販売員を見下して
婚約者の会社に回収に行った業者が、指輪を空港に持ち込んだところ、金(ゴールド)の入った商品は海外への持ち出しがしにくく、税関で引っかかってしまった、ということでした。実はこの指輪には金が含有されておらず、持ち出すことはできるはずなのですが、税関はその判定ができなかったようです。
この事実を知ったAさんのいらつきは頂点に達しました。私のいる「お客様相談室」にまで、直接、電話がかかってきました。

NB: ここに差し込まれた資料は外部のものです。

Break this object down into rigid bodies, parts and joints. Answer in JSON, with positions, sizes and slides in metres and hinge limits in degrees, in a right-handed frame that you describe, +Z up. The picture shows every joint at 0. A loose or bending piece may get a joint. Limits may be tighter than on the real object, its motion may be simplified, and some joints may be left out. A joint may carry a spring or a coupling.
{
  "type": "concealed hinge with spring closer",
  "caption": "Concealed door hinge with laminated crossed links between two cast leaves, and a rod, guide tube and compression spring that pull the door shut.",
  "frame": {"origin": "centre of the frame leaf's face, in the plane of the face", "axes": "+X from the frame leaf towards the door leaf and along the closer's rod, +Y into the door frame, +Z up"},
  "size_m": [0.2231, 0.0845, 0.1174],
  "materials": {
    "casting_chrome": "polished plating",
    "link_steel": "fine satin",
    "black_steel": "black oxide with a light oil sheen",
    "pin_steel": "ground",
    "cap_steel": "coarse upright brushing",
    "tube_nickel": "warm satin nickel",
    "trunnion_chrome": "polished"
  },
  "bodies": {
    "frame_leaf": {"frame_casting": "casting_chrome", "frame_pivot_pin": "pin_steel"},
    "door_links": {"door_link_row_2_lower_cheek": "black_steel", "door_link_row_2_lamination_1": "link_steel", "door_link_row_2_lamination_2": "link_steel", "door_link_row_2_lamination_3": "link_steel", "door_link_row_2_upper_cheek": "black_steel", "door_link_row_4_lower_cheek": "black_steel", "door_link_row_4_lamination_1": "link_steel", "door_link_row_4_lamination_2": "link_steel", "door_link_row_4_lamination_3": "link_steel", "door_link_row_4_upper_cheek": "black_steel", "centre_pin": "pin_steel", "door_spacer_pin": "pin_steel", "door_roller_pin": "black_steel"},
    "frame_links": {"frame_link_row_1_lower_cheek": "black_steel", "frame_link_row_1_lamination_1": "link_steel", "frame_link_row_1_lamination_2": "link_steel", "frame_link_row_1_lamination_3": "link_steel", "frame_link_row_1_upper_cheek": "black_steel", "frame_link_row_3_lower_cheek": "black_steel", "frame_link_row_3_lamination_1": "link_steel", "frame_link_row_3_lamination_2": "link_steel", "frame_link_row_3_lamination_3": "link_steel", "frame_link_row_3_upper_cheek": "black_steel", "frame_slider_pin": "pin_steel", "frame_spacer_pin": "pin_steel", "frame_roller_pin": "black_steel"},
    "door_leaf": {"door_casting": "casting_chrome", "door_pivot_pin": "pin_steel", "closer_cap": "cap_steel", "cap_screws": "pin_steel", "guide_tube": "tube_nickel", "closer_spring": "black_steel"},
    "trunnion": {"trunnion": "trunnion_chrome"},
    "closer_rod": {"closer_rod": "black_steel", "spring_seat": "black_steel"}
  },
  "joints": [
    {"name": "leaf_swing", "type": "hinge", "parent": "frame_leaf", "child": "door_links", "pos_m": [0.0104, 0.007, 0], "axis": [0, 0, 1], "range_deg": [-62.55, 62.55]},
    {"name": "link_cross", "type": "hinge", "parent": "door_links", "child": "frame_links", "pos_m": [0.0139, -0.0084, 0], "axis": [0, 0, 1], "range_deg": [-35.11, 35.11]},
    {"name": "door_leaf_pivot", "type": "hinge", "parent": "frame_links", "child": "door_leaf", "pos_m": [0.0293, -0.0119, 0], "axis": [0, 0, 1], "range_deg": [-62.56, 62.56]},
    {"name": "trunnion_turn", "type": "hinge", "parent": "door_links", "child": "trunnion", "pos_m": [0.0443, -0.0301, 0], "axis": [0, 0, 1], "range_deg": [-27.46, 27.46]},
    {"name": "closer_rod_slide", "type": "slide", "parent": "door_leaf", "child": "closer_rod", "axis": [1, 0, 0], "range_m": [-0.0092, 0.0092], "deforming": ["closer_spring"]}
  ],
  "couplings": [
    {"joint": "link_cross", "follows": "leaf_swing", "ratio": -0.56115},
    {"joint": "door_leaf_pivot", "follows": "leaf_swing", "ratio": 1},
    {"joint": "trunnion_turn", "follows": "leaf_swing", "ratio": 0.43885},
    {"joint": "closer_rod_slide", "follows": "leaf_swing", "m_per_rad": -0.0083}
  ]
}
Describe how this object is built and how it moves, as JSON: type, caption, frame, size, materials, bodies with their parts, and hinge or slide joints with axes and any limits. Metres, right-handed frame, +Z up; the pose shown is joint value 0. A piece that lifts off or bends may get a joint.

20歳代で若いのに、かなりきつい言葉で、命令調で話してきます。またAさんは、海外知識も豊富でした。
私はストーリーを全部聞いておりましたから、話は上手く合わせられました。
婚約者とは、離れていてなかなか会えない苛立ちが、言葉の端々に感じられます。
「もうすべてがめちゃくちゃよ。こんなことでうまく結婚できるかな、と思ってしまう」
こうなると、じっくり聞いてあげることが大事です。時間をかけてAさんの話を聞いてあげているうちに、その苛立ちはだいぶおさまってきました。
そこで、いったん電話を終えてから、改めて担当者から電話を入れさせました。どう対処したら税関を通過できるかを確認し、お電話で報告する、と担当者はAさんに伝えました。
その後、会社の物流網を使い、なんとかフランスの業者と連絡がとれ、無事に税関を通過するめどが立ったのです。
その間にも、Aさんからは、「これで彼とだめになったら、どうしてくれる」との苦情が売り場に入ってきたそうです。物言いはまた、強烈に販売員を見下したものです。
結局、また女性の係長は休日の夜9時に訪問しました。前回と同じように、Aさんは椅子を持ってきて座り、訪問者は玄関に立ったまま。こちらも慣れてきました。
係長は今後の対応を説明して、やっと承諾を得、いちおうはこれで解決しました。